A few years ago, U.S. dairy farmers found a loophole in Canada’s dairy tariffs that let them export ultra-filtered milk, which is usually used for making cheese, into the country.
The National Milk Producers Federation argues that Canada’s new pricing policy may be a violation of trade rules between the two countries because it uses a government-administered system to hurt the U.S. dairy industry, “undercutting our farmers’ exports and threatening to cause great damage to world dairy prices by dumping Canada’s surplus on the world market.”
Rep. Ron Kind (D-Wis.), who is talking to the Trump administration about how to proceed, says the latest price controls on dairy violate NAFTA, which the U.S., Canada and Mexico all say they want to renegotiate.
“I am deeply concerned that these changes to Canada’s milk system may violate existing trade commitments by discouraging U.S. dairy exports to Canada,” Kind said in a letter to the Trump administration.
In the letter, Kind calls for Canada’s “habitual protectionist diary polices” to be “a top priority in the context of any NAFTA renegotiation.”
Overall, there are differing opinions about whether Canada’s price changes constitute a violation of trade rules and if the U.S. could win what would likely to be a drawn-out fight.
Canada disagrees and says it is compliant with NAFTA.
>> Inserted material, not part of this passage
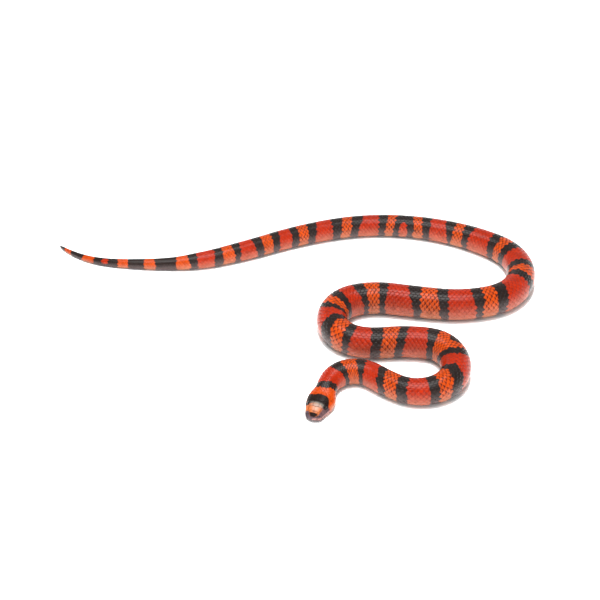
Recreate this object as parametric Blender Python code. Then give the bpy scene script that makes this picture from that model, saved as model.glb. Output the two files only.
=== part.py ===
"""Milk snake at life size, lying in loose curves on a level floor.

The spine is a chain of bends read off the floor, from the snout back. Rings of a
loaf-shaped section ride along it, and the skin is divided into the head, the neck,
lengths of the body and two lengths of the tail, which meet face to face.
+X runs along the snake's spread, +Y away from the viewer and +Z up from the floor.
"""
import math

import bmesh
import bpy
import numpy as np
from mathutils import Matrix, Vector

MM = 0.001
GAP = 0.3

# The snout's tip on the floor and the heading from it back along the neck, in mm and degrees
SNOUT_AT = (17.15, -147.85)
HEADING_AT_SNOUT = 70.0

# Bends of the spine from the snout to the tail's tip: length in mm, turn to the left in degrees
BENDS = (
    (22, -3), (17, 10), (52, -120), (25, 9), (95, 161), (18, 41), (39, 20),
    (22, -19), (83, -150), (34, -30), (43, 2), (51, 28), (109, 120), (37, 13), (133, 43),
    (68, 12), (52, -6), (51, -20), (58, -10), (67, -43),
)
BEND_BLEND = 22.0
SPINE_STEP = 0.5
TOTAL_LENGTH = float(sum(length for length, _ in BENDS))

# Half widths of the body in mm, by distance from the snout
GIRTH = (
    (34, 9.2), (44, 9.8), (54, 10.7), (66, 11.1), (116, 11.3), (176, 13.1), (221, 14.0),
    (286, 13.8), (376, 14.7), (506, 14.0), (576, 13.2), (696, 11.0), (796, 10.3), (876, 9.5),
    (921, 8.2), (951, 6.3), (991, 4.8), (1041, 3.2), (1064, 2.1), (1076, 1.0),
)
BODY_HEIGHT = 1.90
BODY_WIDEST = 0.88
BELLY_SINK = 0.06

# The head in mm: distance from the snout, half width, height, level of the widest point
HEAD_STATIONS = (
    (0.0, 6.6, 7.6, 3.6), (3.0, 7.3, 9.0, 3.8), (7.0, 8.4, 10.6, 4.0),
    (11.5, 9.9, 11.9, 4.4), (16.0, 11.4, 12.8, 4.8), (21.0, 12.3, 13.6, 5.4),
    (26.0, 12.1, 14.5, 6.3), (31.0, 10.8, 15.7, 7.3), (36.0, 9.5, 16.9, 8.0),
    (44.0, 9.5, 18.0, 8.4),
)
HEAD_FADE = (27.0, 44.0)
SNOUT_LEVEL = 4.6
SNOUT_PLAN = 5.0
SNOUT_TOP = 4.6

# The underside of the snout in mm: the rostral's lip, the notch and the chin behind it
CHIN = ((0.0, 4.6), (0.2, 3.5), (0.6, 2.95), (1.1, 2.7), (1.35, 1.7), (1.9, 0.75), (2.8, 0.2), (4.2, 0.0))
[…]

Canadian officials have argued that the dairy trade heavily favors the United States, which ships $550 million of dairy into Canada, while Canada exports only $110 million of its own dairy products.
The Canadians also blame problems faced by American farmers on an oversupply of milk in the U.S. dairy market, an issue that Kind acknowledged.
But while Kind said overproduction is a problem, that doesn’t change the fact that Canada’s dairy policies violate NAFTA.
He is urging the two governments to work together to settle the dispute.
“They’re trying to protect their supply management program,” Kind said.
“But they also had agreed to certain things on NAFTA … and so we’re asking them to first live up to the NAFTA agreement.”